[BEGIN Source data]

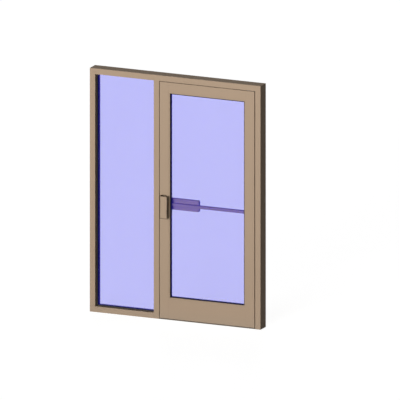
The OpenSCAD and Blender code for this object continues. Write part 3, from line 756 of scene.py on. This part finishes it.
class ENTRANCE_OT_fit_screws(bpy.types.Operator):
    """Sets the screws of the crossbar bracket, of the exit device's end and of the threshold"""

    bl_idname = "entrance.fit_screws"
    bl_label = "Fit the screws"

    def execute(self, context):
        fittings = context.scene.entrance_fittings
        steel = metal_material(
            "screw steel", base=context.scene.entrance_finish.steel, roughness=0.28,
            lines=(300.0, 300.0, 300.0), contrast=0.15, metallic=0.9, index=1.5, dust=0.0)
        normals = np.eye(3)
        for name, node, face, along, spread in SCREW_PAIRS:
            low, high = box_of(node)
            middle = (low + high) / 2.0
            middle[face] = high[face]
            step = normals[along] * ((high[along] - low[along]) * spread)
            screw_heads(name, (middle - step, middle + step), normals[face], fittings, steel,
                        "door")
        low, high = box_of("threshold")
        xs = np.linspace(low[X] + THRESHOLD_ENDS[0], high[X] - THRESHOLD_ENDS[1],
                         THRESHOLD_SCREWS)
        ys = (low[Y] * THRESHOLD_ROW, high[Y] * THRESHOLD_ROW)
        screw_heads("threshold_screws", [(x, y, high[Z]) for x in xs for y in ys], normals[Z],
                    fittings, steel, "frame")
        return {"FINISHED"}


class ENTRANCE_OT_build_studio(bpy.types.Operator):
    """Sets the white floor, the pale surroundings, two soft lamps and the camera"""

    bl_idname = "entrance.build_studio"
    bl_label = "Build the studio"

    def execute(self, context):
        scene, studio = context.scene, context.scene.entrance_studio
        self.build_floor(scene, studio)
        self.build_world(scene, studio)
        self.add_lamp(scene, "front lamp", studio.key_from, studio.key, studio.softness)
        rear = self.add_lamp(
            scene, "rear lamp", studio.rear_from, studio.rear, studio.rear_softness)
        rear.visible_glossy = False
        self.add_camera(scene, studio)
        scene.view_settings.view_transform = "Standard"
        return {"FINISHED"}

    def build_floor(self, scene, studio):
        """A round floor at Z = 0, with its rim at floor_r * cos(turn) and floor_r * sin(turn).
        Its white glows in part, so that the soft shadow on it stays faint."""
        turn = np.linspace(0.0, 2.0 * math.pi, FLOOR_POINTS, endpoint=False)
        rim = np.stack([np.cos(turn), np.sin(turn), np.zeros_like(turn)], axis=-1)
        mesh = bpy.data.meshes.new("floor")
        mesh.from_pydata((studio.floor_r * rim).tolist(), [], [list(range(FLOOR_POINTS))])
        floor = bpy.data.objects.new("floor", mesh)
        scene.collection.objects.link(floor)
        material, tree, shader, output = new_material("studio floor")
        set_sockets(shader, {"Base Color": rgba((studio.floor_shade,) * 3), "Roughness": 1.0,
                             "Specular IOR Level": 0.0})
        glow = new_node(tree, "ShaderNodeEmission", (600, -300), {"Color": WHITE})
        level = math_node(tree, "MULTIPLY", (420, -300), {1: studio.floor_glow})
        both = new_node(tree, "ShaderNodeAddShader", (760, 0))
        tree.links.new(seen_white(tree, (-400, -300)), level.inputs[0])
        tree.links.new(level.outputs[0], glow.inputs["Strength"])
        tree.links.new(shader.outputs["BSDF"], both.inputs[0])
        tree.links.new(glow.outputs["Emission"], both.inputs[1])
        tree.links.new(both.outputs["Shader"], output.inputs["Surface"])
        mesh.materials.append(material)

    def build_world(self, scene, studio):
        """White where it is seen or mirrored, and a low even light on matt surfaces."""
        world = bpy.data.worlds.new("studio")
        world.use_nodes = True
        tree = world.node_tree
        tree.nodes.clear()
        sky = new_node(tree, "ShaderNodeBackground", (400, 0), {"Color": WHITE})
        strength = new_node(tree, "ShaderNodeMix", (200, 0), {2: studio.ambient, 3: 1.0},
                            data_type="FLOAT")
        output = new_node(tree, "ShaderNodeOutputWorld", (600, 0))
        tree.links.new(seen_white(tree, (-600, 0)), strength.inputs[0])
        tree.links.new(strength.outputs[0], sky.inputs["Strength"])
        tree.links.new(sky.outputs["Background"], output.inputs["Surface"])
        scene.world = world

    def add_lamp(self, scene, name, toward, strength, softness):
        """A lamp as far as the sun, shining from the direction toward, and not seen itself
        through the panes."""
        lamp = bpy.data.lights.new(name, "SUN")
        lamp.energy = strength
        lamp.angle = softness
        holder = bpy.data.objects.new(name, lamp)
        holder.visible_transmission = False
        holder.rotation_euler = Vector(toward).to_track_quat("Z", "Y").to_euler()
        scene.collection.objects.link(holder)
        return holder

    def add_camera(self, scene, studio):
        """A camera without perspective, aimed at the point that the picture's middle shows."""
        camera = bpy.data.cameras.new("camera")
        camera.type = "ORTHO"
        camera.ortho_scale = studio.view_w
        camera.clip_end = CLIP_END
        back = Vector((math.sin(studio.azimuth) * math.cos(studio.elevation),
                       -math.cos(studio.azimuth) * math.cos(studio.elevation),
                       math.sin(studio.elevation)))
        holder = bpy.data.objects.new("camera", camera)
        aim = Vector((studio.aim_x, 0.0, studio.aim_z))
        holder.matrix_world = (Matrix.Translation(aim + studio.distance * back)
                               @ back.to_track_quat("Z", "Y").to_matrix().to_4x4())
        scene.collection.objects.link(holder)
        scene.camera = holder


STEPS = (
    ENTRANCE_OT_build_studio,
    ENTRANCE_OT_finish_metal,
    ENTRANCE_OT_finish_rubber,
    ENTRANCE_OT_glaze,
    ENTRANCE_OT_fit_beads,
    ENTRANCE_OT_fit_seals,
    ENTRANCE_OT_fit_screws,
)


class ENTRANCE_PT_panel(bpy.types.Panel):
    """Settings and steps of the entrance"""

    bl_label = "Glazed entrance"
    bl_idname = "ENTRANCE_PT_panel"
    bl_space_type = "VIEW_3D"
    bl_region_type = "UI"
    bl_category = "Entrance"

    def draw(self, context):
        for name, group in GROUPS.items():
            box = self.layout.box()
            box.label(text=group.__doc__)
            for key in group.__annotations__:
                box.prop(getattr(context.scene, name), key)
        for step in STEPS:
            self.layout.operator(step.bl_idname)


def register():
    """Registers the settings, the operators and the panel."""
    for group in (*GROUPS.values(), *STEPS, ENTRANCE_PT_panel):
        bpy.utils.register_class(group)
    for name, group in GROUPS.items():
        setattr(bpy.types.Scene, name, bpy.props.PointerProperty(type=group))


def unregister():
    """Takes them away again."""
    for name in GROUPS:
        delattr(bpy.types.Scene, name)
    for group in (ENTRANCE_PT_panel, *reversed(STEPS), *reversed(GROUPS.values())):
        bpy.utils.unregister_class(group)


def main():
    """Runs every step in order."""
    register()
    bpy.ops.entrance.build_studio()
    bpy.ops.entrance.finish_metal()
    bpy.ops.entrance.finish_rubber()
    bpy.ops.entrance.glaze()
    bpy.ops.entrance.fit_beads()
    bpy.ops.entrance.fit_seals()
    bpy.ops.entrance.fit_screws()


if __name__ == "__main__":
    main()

[END Source data]
[BEGIN Source data]

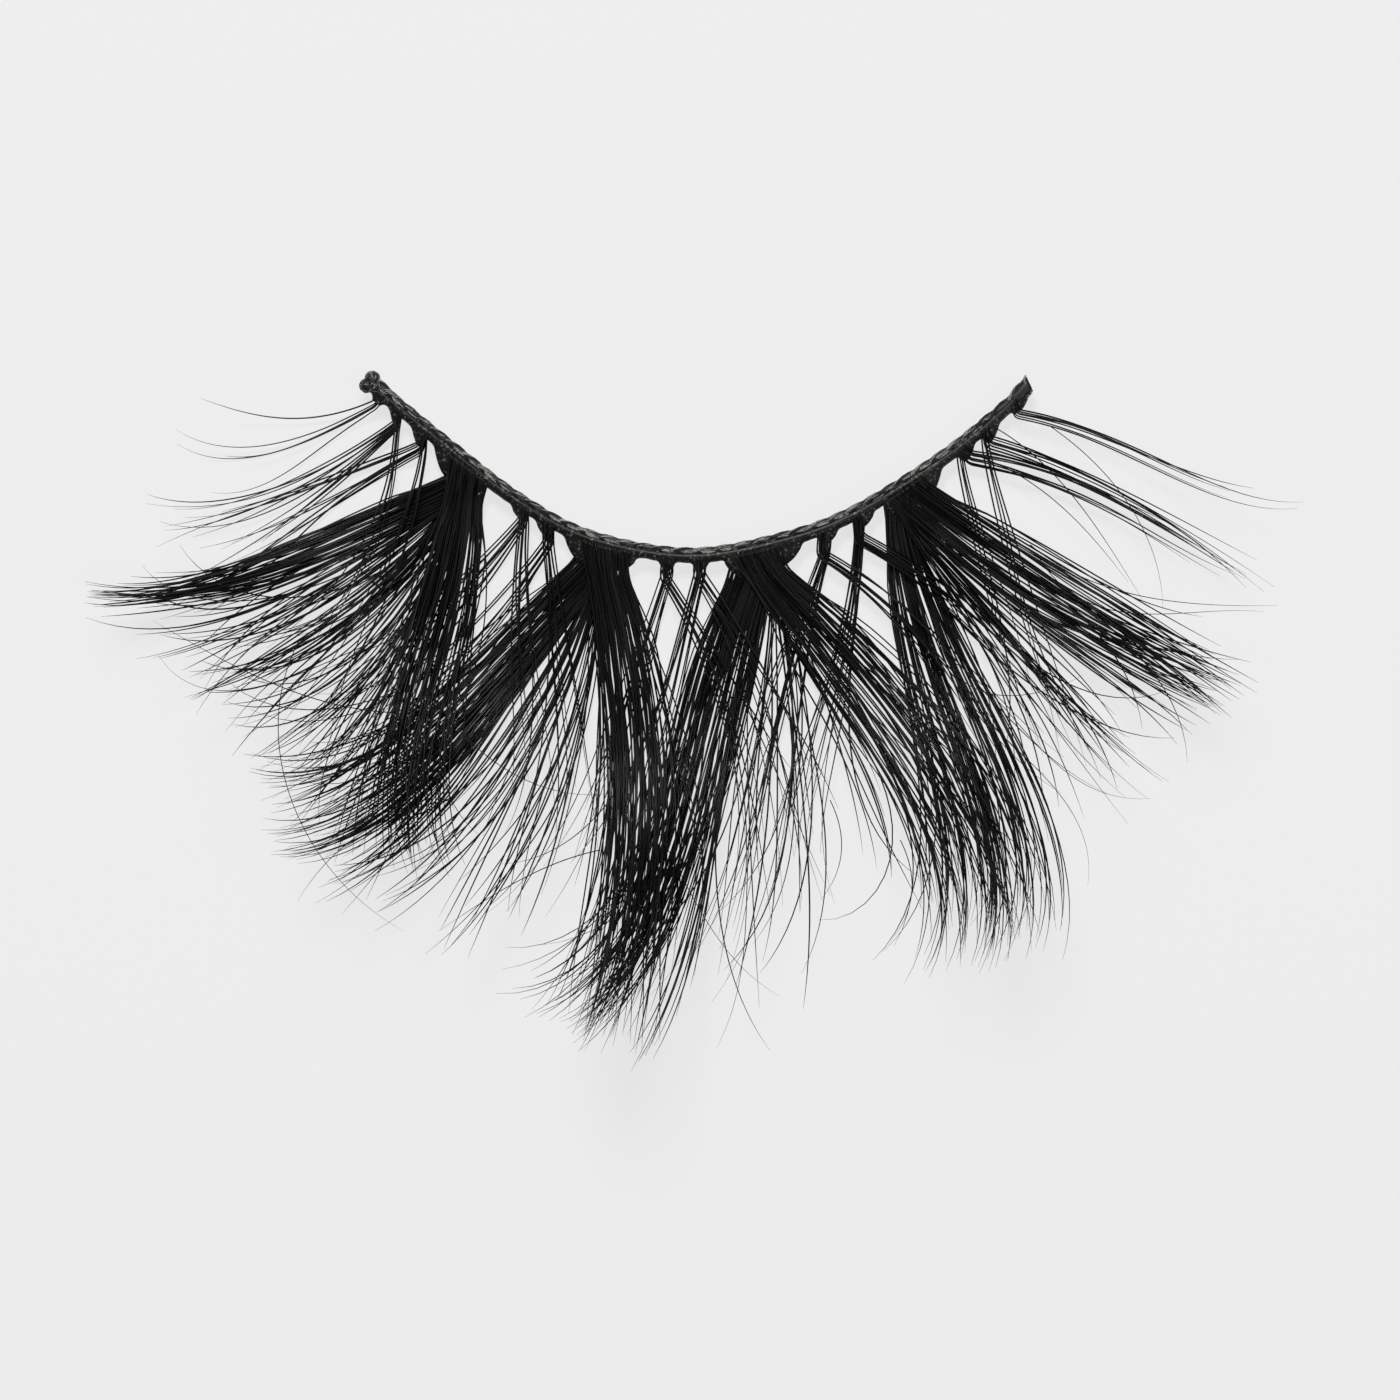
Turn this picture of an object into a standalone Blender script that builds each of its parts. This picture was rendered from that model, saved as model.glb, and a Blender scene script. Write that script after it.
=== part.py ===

[END Source data]

> [What you need to do]
Answer only with how many lines in the records include "This".

> [Task solution]
2